In fact, recognition is so important that it’s worth handling it in a formalized, standardized way, rather than doing it ad hoc when the mood takes you.

This is possible thanks to the likes of Mo’s employee rewards platform, which is part of a growing number of services that are suited to this purpose. Moments of success can be celebrated publicly, and won’t just be consigned to an email chain or an instant message that quickly gets lost in the deluge of other correspondence.

It also helps to be inventive with the kinds of rewards and incentives you offer, aiming for a personal touch rather than something generic. Remote team members will appreciate being treated as individuals, rather than as interchangeable cogs in a machine.

Be clear and consistent to improve company culture

Clarity is important for managing remote teams, because there’s less direct control and oversight than in a traditional office environment.

Basically, you want to set down what is expected of each employee without being ambiguous, whether that’s in relation to shift patterns and working hours, or personal conduct and performance targets.

In particular you can’t afford to be lackadaisical with managing flexible working. This must be a clear policy, and one which applies consistently across the organization, or else it could be exploited, or end up as a point of contention between different employees if it’s open to interpretation.

Likewise, if flexible working isn’t something you want to offer, make this clear from the get-go. Workers want to know where they stand, rather than being left to make up their own minds on such critical elements.

Recruit carefully

No matter how much work you put into establishing a close-knit culture that works for remote employees, if you don’t hire people who fit this mold, you’ll be scuppered from the start.

As such, when you’re recruiting team members you need to approach the selection and interview process from a cultural perspective.

Don’t just look for those with the right qualifications and experience, but also consider how they respond to behavioral questions that hint at their suitability.

Listen to feedback

While it’s good to hire those who are naturally attuned to your desired company culture, that doesn’t mean you should be rigid in how you handle this aspect of your business.

If team members have problems to raise, or questions about practices and processes that need answering, you must be open to their input. After all, it’s a two-way street and not a dictatorship that you’re trying to handle.

This feeds back into the idea of recognizing achievements and offering rewards and incentives, since this is a form of positive feedback that helps to perpetuate the communicative culture you’re hoping to encourage.

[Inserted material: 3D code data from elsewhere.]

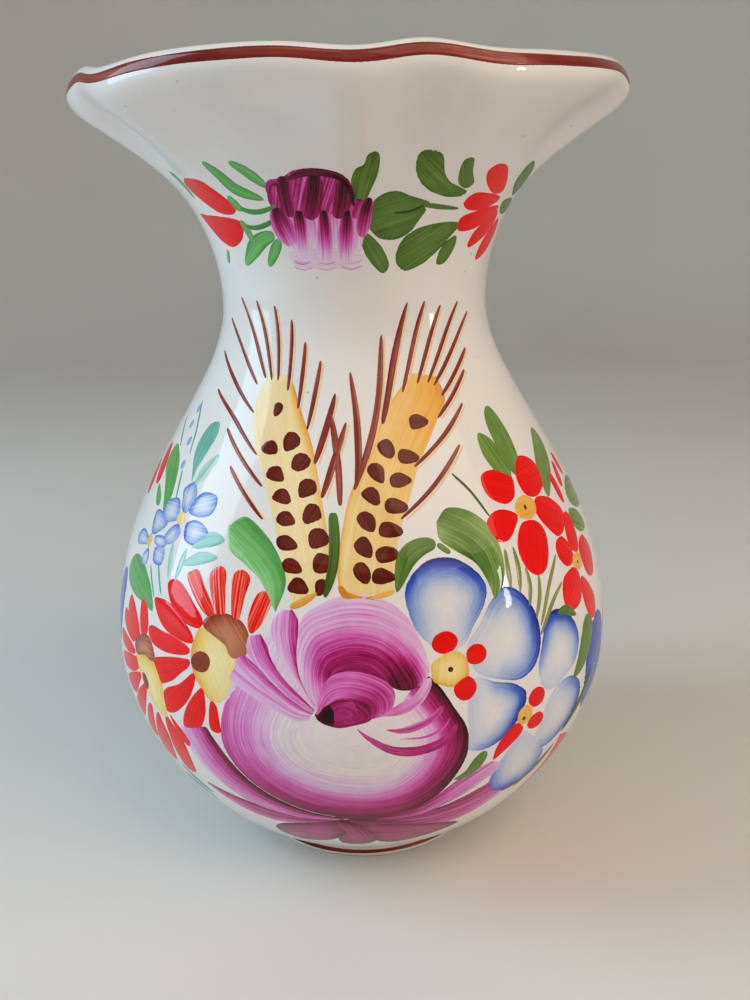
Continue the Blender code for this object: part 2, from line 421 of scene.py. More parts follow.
def bulge(x, power=6):
    """How a skin rises from its edges, where x is 1 or -1, to its middle, where x is 0."""
    return np.sqrt(np.clip(1 - x ** power, 0.0, 1.0))


def value(given, t, x):
    """A load or dryness: a number, a (start, end) pair along the stroke, or a function of t, x."""
    if callable(given):
        return given(t, x) + 0.0 * (t + x)
    if isinstance(given, tuple):
        return given[0] + (given[1] - given[0]) * t + 0.0 * x
    return given + 0.0 * (t + x)


class Motif:
    """One painted motif. Its strokes are closed skins on the glaze, gathered into one mesh."""

    def __init__(self, name, pigment, turn=0.0):
        self.name, self.pigment, self.turn, self.seed = name, pigment, turn, 0.0
        self.points, self.faces, self.brush, self.grain = [], [], [], []

    def keep(self, az, z, lift, load, dry, run, across):
        """Adds one row or grid of points and returns their numbers in the same layout."""
        spot, normal, _, _ = glaze_frame(self.turn + az, z)
        first = len(self.points)
        self.points.extend((spot + normal * np.asarray(lift)[..., None]).reshape(-1, 3))
        seed = np.full(np.shape(az), self.seed)
        self.brush.extend(np.stack([load, dry, seed * 0], -1).reshape(-1, 3))
        self.grain.extend(np.stack([run, across, seed], -1).reshape(-1, 3))
        return first + np.arange(np.size(az)).reshape(np.shape(az))

    def grid(self, az, z, x, load, dry, layer):
        """A skin over a grid of places: rows run along the stroke, columns go across it."""
        self.seed = float(DICE.uniform(*SEEDS))
        spot = on_glaze(az, z)
        middle = spot[:, spot.shape[1] // 2]
        run = np.concatenate([[0.0], np.cumsum(np.linalg.norm(np.diff(middle, axis=0), axis=1))])
        t = (run / run[-1])[:, None]
        half = np.linalg.norm(spot[:, -1] - spot[:, 0], axis=1)[:, None] / 2
        end = np.minimum(run, run[-1] - run)[:, None]
        rise = np.sqrt(np.clip(end / END_RISE, 0.0, 1.0)) * bulge(x)
        lift = SINK + (CROWN + LAYER * layer - SINK) * rise
        flat = np.zeros_like(az)
        top = self.keep(az, z, lift, value(load, t, x), value(dry, t, x), run[:, None] + flat,
                        half * x + flat)
        zero = np.zeros(len(az))
        keel = self.keep(az.mean(axis=1), z.mean(axis=1), KEEL + zero, zero, zero, run, zero)
        loops = [[*row, under] for row, under in zip(top, keel)]
        faces = []
        for low, high in zip(loops, loops[1:]):
            for j in range(len(low)):
                k = (j + 1) % len(low)
                faces.append([low[j], high[j], high[k], low[k]])
        self.take(faces + [loops[0], loops[-1][::-1]])

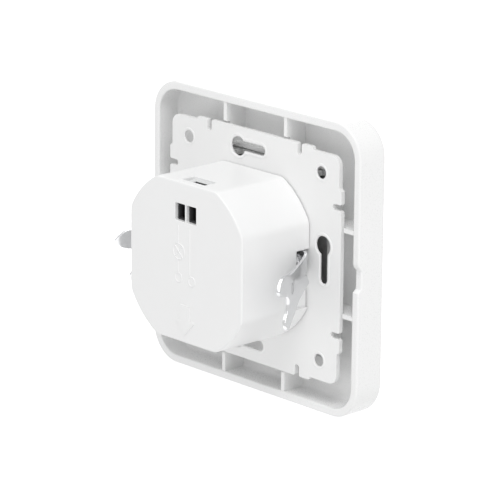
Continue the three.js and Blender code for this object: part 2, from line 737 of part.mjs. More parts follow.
// ---------- terminal ----------
function terminalBlock() {
  const body = block(
    [-terminalHalfX, terminalHalfX], [powerRearY + gap, terminalRearY], [terminalBottom, terminalTop],
  );
  const contactRoom = [wireHoleBottom - contactThickness - 2 * gap, wireHoleBottom + 0.1];
  const channels = sides.map(([, sign]) => wireChannel(sign, channelEnd, terminalRearY + 1));
  const contactBeds = sides.map(([, sign]) => block(
    [sign * (wireX - contactWidth / 2 - 0.2), sign * (wireX + contactWidth / 2 + 0.2)],
    [channelEnd - 1.6, terminalRearY - 1.2], contactRoom,
  ));
  const tailSlots = sides.map(([, sign]) => block(
    [sign * (wireX - contactTailHalf - gap), sign * (wireX + contactTailHalf + gap)],
    [powerRearY, channelEnd], contactRoom,
  ));
  const springRooms = sides.map(([, sign]) => block(
    [sign * (wireX - springWidth / 2 - 0.25), sign * (wireX + springWidth / 2 + 0.25)],
    [channelEnd - 1.4, windowFrontY], [wireHoleTop - 0.5, terminalTop - 0.8],
  ));
  const barRoom = block(
    [-windowHalf, windowHalf], [windowFrontY - 0.7, windowRearY - 0.2], [releaseFootZ, terminalTop + 1],
  );
  const tongueRooms = sides.map(([, sign]) => block(
    [sign * (wireX - tongueHalf - 0.3), sign * (wireX + tongueHalf + 0.3)],
    [windowFrontY - 0.7, windowFrontY + 1.3], [wireHoleTop - 0.5, releaseFootZ + 0.5],
  ));
  place("terminal_block", cut(
    body, ...channels, ...contactBeds, ...tailSlots, ...springRooms, barRoom, ...tongueRooms,
  ), paleGrey);
}

// One bar opens both clamps: a head in the housing's window and a tongue down each channel.
function releaseBar() {
  const half = windowHalf - 0.4;
  const headFront = windowFrontY + 0.3;
  const headRear = windowRearY - 0.3 - 0.25;
  const headBottom = releaseTop - releaseHeight;
  const head = block([-half, half], [headFront, headRear], [headBottom, releaseTop]);
  const leverNotch = block(
    [-half - 1, 0.2], [headRear - 0.8, headRear + 1], [headBottom - 1, releaseTop + 1],
  );
  const tongues = sides.map(([, sign]) => block(
    [sign * (wireX - tongueHalf), sign * (wireX + tongueHalf)], [windowFrontY - 0.3, windowFrontY + 0.8],
    [wireHoleTop - 0.2, headBottom + 0.5],
  ));
  place("release_bar", joined(cut(head, leverNotch), ...tongues), paleGrey);
}

function wireContacts() {
  for (const [name, sign] of sides) {
    const top = wireHoleBottom - gap;
    const bottom = top - contactThickness;
    const strip = block(
      [sign * (wireX - contactWidth / 2), sign * (wireX + contactWidth / 2)],
      [channelEnd - 1.2, terminalRearY - 1.6], [bottom, top],
    );
    const tail = block(
      [sign * (wireX - contactTailHalf), sign * (wireX + contactTailHalf)],
      [powerRearY + gap, channelEnd - 1], [bottom, top],
    );
    place(`wire_contact_${name}`, joined(strip, tail), copper);
  }
}

// A leaf that is anchored above the channel, turns over near its mouth and reaches down across it.
function clampSprings() {
  const anchorZ = terminalTop - 1.3;
  const turnRadius = 1.0;
  const turnY = windowFrontY - 1.9;
  const path = [new THREE.Vector2(channelEnd - 0.9, anchorZ), new THREE.Vector2(turnY, anchorZ)];
  for (let i = 1; i <= 5; i += 1) {
    const angle = Math.PI / 2 - (i / 5) * THREE.MathUtils.degToRad(150);
    path.push(new THREE.Vector2(
      turnY + turnRadius * Math.cos(angle), anchorZ - turnRadius + turnRadius * Math.sin(angle),
    ));
  }
  path.push(new THREE.Vector2(channelEnd + 0.9, wireHoleBottom + 0.5));
  for (const [name, sign] of sides) {
    place(`clamp_spring_${name}`, bentStrip(path, springThickness, springWidth, sign * wireX), steel);
  }
}

// ---------- boards and what stands on them ----------
function powerBoard() {
  const sheet = slab(shapeOf(truncatedOutline(powerBoardHalf, powerBoardRadius)), powerBoardY, powerRearY);
  place("power_board", sheet, boardGreen);
}

function logicBoard() {
  place("logic_board", roundedSlab(logicHalfX, logicHalfZ, 1.2, logicFrontY, logicRearY, 2), boardGreen);
}

// A moulded chip with legs along two sides, lying on a board face at y.
function chip(name, x, z, halfX, halfZ, y, height, material, legs = 4) {
  const away = Math.sign(height);
  const base = y + away * gap;
  const parts = [block([x - halfX, x + halfX], [base + away * 0.2, base + height], [z - halfZ, z + halfZ])];
  for (let i = 0; i < legs; i += 1) {
    const legX = x - halfX + ((2 * i + 1) * halfX) / legs;
    const legReach = halfZ + 0.9;
    parts.push(block([legX - 0.2, legX + 0.2], [base, base + away * 0.5], [z - legReach, z + legReach]));
  }
  place(name, joined(...parts), material);
}

function pinHeader() {
  const around = (middle, half) => [middle - half, middle + half];
  const parts = [block(around(0, headerHalf), [logicRearY + 1.2, powerBoardY - 1.2], around(headerZ, 1.25))];
  for (let i = 0; i < headerPins; i += 1) {
    const x = (i - (headerPins - 1) / 2) * headerPitch;
    parts.push(block(
      around(x, headerPinHalf), [logicRearY + gap, powerBoardY - gap], around(headerZ, headerPinHalf),
    ));
  }
  place("pin_header", joined(...parts), darkPlastic);
}

function keySwitch() {
  const rear = logicFrontY - gap;
  const front = rear - switchHeight;
  const body = block([-switchHalf, switchHalf], [front, rear], [switchZ - switchHalf, switchZ + switchHalf]);
  const bore = rodY(0, switchZ, plungerRadius + gap, front - 1, rear - 0.5, 20);
  place("switch_body", cut(body, bore), darkPlastic);
  place("switch_plunger", rodY(0, switchZ, plungerRadius, plungerTopY, rear - 1.2, 20), paleGrey);
}

function logicParts() {
  chip("radio_module", 0, -4, 6, 7, logicFrontY, -2.0, aluminium, 8);
  const ledRear = logicFrontY - gap;
  const led = joined(
    block([-1.5, 1.5], [ledRear - 0.7, ledRear], [lightZ - 0.9, lightZ + 0.9]),
    rodY(0, lightZ, 0.8, ledRear - 1.1, ledRear - 0.6, 14),
  );
  place("status_led", led, clear);
}

// A ring core with its winding as one raised band.
function choke() {
  const core = new THREE.LatheGeometry([
    new THREE.Vector2(3.2, -3.2), new THREE.Vector2(6.8, -3.2), new THREE.Vector2(7.6, -2.4),
    new THREE.Vector2(7.6, 2.4), new THREE.Vector2(6.8, 3.2), new THREE.Vector2(3.2, 3.2),
    new THREE.Vector2(2.6, 2.4), new THREE.Vector2(2.6, -2.4), new THREE.Vector2(3.2, -3.2),
  ], 24);
  place("choke", solidOf(core.translate(-6.4, powerBoardY - gap - 3.3, 6)), ferrite);
}

function frontSideParts() {
  const boardFace = powerBoardY - gap;
  const can = rodX(boardFace - 4.1, 7.5, 4.0, 3.0, 14.0, 24);
  place("bulk_capacitor", can, capacitorSleeve);
  place("film_capacitor", block([-13, 0], [boardFace - 8.5, boardFace], [-8.6, -3.6]), filmBlock);
  place("drum_inductor", joined(
    rodY(8, -3, 3.6, boardFace - 1, boardFace, 20), rodY(8, -3, 2.4, boardFace - 6, boardFace - 0.5, 20),
    rodY(8, -3, 3.6, boardFace - 7, boardFace - 6, 20),
  ), ferrite);
  chip("bridge_rectifier", 0, 17.4, 3.2, 2.4, powerBoardY, -2.4, darkPlastic, 2);
}

function powerTransistors() {
  const face = powerRearY + gap;
  const caseHeight = 2.3;
  const tabHeight = 0.6;
  const caseZ = [-13, -7];
  for (const [name, sign] of sides) {
    const x = sign * 6.5;
    place(`power_transistor_${name}`, joined(
      block([x - 3.3, x + 3.3], [face, face + caseHeight], caseZ),
      block([x - 2.6, x + 2.6], [face, face + tabHeight], [caseZ[1] - 0.2, caseZ[1] + 1.4]),
      block([x - 2.6, x - 1.8], [face, face + tabHeight], [caseZ[0] - 2, caseZ[0] + 0.2]),
      block([x + 1.8, x + 2.6], [face, face + tabHeight], [caseZ[0] - 2, caseZ[0] + 0.2]),
    ), darkPlastic);
  }
  const top = face + caseHeight + gap;
  const sheet = block([-12.7, 12.7], [top, top + 1.2], caseZ);
  const legs = [-12, 12].map((x) => block([x - 0.7, x + 0.7], [face, top + 1], caseZ));
  const fins = [-9, -3, 3, 9].map((x) => block([x - 0.5, x + 0.5], [top + 0.8, top + 6], caseZ));
  place("heat_spreader", joined(sheet, ...legs, ...fins), aluminium);
}

function rearSideParts() {
  const face = powerRearY + gap;
  place("varistor", joined(
    rodX(face + 5.8, 2, 4.6, -15.6, -12.2, 24), block([-14.3, -13.7], [face, face + 2], [-0.6, -0.1]),
    block([-14.3, -13.7], [face, face + 2], [4.1, 4.6]),
  ), varistorBlue);
  place("fuse", joined(
    rodX(face + 2.1, 2, 1.8, 3, 12, 20), block([4, 4.5], [face, face + 1.5], [1.7, 2.3]),
    block([10.5, 11], [face, face + 1.5], [1.7, 2.3]),
  ), ceramic);
  const shunt = [[-8, 0], [-8, 2.6], [-7.2, 3.4], [-2.8, 3.4], [-2, 2.6], [-2, 0]];
  const bridge = new THREE.Shape(ribbon(shunt.map(([x, y]) => new THREE.Vector2(x, y)), 0.7));
  const strap = new THREE.ExtrudeGeometry(bridge, { depth: 3, bevelEnabled: false });
  place("metering_shunt", solidOf(strap.translate(0, face, 3)), copper);
  chip("metering_chip", -5, -1.4, 2.6, 2, powerRearY, 1.3, darkPlastic, 4);
}

// The outline of a bent ribbon of one thickness about a path.
function ribbon(path, thickness) {
  const offset = (sign) => path.map((point, i) => {
    const before = path[Math.max(i - 1, 0)];
    const after = path[Math.min(i + 1, path.length - 1)];
    const along = new THREE.Vector2().subVectors(after, before).normalize();
    const step = (sign * thickness) / 2;
    return new THREE.Vector2(point.x - along.y * step, point.y + along.x * step);
  });
  return [...offset(-1), ...offset(1).reverse()];
}

coverFrame();
pushKey();
lightPipe();
keySprings();
frontChassis();
mountingPlate();
rearHousing();
claws();
clawScrews();
housingScrews();
terminalBlock();
releaseBar();
wireContacts();
clampSprings();
powerBoard();
logicBoard();
pinHeader();
keySwitch();
logicParts();
choke();
frontSideParts();
powerTransistors();
rearSideParts();

export default root;
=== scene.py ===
# %% [markdown]
# # A flush-mounted metering switch, seen from the wall's side
# The object is a square cover frame with a push key, a mounting plate with two spreading claws, and a
# deep housing that goes into a round wall box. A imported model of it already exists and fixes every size
# and every joint, so this lesson only adds the looks: soft moulded edges, stamped metal, the raised
# signs on the housing, and a finish for each material. First the fixed model is loaded and measured.

# %% Load the fixed frame
import json
import math

import bmesh
import bpy
import numpy as np
from mathutils import Matrix, Vector
from mathutils.geometry import delaunay_2d_cdt


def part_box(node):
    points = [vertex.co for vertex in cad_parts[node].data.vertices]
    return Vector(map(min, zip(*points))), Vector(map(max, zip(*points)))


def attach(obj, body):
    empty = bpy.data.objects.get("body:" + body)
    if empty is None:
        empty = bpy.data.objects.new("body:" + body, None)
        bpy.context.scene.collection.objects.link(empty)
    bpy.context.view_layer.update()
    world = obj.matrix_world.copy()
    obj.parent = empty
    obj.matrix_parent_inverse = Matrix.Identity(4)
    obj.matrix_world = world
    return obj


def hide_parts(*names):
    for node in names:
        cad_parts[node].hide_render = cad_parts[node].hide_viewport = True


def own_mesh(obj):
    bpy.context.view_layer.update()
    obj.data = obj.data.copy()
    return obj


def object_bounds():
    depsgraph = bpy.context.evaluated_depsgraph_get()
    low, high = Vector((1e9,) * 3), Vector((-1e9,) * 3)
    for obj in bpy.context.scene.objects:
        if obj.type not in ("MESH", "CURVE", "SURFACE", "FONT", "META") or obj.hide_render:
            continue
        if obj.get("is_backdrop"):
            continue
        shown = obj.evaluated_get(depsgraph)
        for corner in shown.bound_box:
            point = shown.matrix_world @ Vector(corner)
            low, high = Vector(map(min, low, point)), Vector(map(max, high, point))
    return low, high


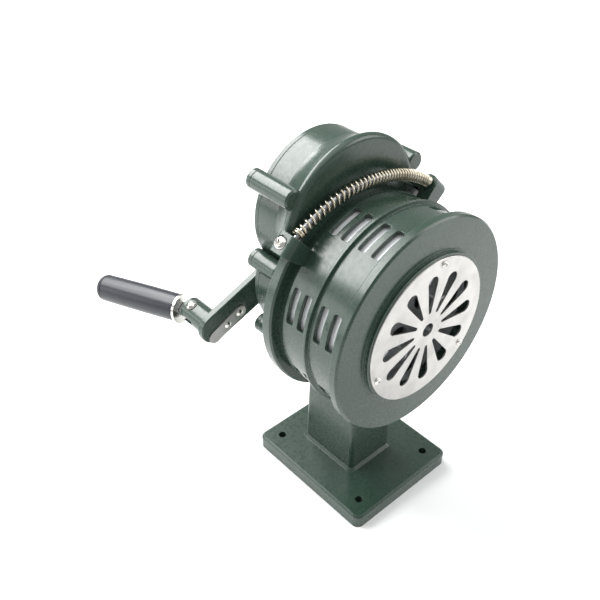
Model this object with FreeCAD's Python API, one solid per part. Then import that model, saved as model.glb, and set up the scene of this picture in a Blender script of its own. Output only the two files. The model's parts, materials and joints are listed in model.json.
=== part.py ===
import FreeCAD, Part
import math
import os

# Hand-cranked rotary siren on a bolted pedestal.
# Frame: origin at the centre of the base plate's underside, +Z up.
# The drum's axis runs along Y; the air inlet faces -Y and the crank is at +Y.
# All sizes are in millimetres.

V = FreeCAD.Vector
Y_AXIS = V(0, 1, 0)
Z_AXIS = V(0, 0, 1)

# ---------------------------------------------------------------- driving sizes
# Pedestal
plate_x = 104.6             # base plate across the drum axis
plate_y = 120.0             # base plate along the drum axis
plate_t = 12.0              # base plate thickness
plate_corner_r = 6.0
plate_bevel = 1.6
bolt_pitch_x = 75.5         # mounting holes, across
bolt_pitch_y = 92.2         # mounting holes, along
bolt_hole_r = 3.25          # clears an M6 bolt
post_x = 44.7               # post at the plate
post_y = 55.2
post_top_x = 39.8           # post at its top
post_top_y = 50.0
post_corner_r = 3.0
post_centre_y = 6.0
post_skirt = 2.2            # raised foot line round the post
post_wall = 5.0
post_lap = 3.0              # post above the gear case's lowest line
deck_drop = 5.5             # top of the post's hollow below the flange

# Drum and covers
drum_z = 177.0              # height of the drum axis
drum_r = 76.0               # stator, outside
drum_wall = 3.5
drum_rear_y = -2.5
drum_front_y = -52.0
ridge_h = 2.5               # raised band between the two slot sections
ridge_y = (-28.0, -24.0)
spigot_t = 1.5              # register at each end of the stator
spigot_len = 5.0
slot_count = 7
slot_arc = 20.0             # degrees
slot_first = 58.3           # angle of the first slot's centre, degrees
slot_w = 6.5                # along the drum
slot_rear = (5.75, 16.25)   # row centres, from the drum's rear end
slot_front = (6.25, 17.75)  # row centres, from the drum's front end
slot_corner_r = 1.8
joint_line = 1.2            # dark line between the stator and the front cover
cover_overhang = 6.0        # front cover beyond the stator
cover_t = 7.2
cover_edge_r = 1.4
cover_bevel = 0.8           # chamfer at the joint with the stator
inlet_r = 47.0              # air inlet behind the grille
boss_wall = 10.0            # inlet boss that carries the grille
boss_h = 3.2
boss_step_w = 1.6           # low step round the inlet boss
boss_step_t = 0.8
grille_inset = 1.9          # boss beyond the grille's edge
grille_t = 1.2
grille_edge_r = 0.5
grille_hole_r = 5.2
petal_count = 12
petal_inner_r = 15.0        # where the small end's centre lies
petal_inner_end_r = 1.3     # small end
petal_end_r = 4.9           # large end
petal_margin = 2.9          # inlet's edge beyond the petals
grille_screw_inset = 4.5    # screws inside the grille's edge
grille_screw_first = 79.5   # degrees
grille_screw_count = 3
grille_screw_len = 5.0      # thread in the boss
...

Wrapping up on Company Culture

As a leader, it’s wise to realize early on that mistakes will be made and new initiatives will have their issues to iron out. This applies especially well to company culture, since in a remote working context there are all sorts of unexpected complications that can arise to upset your best laid plans.

Being prepared to accept and deal with dilemmas early on is a must. Don’t be disappointed if it’s not perfect on day one, but be patient and you’ll reap the benefits in the long term.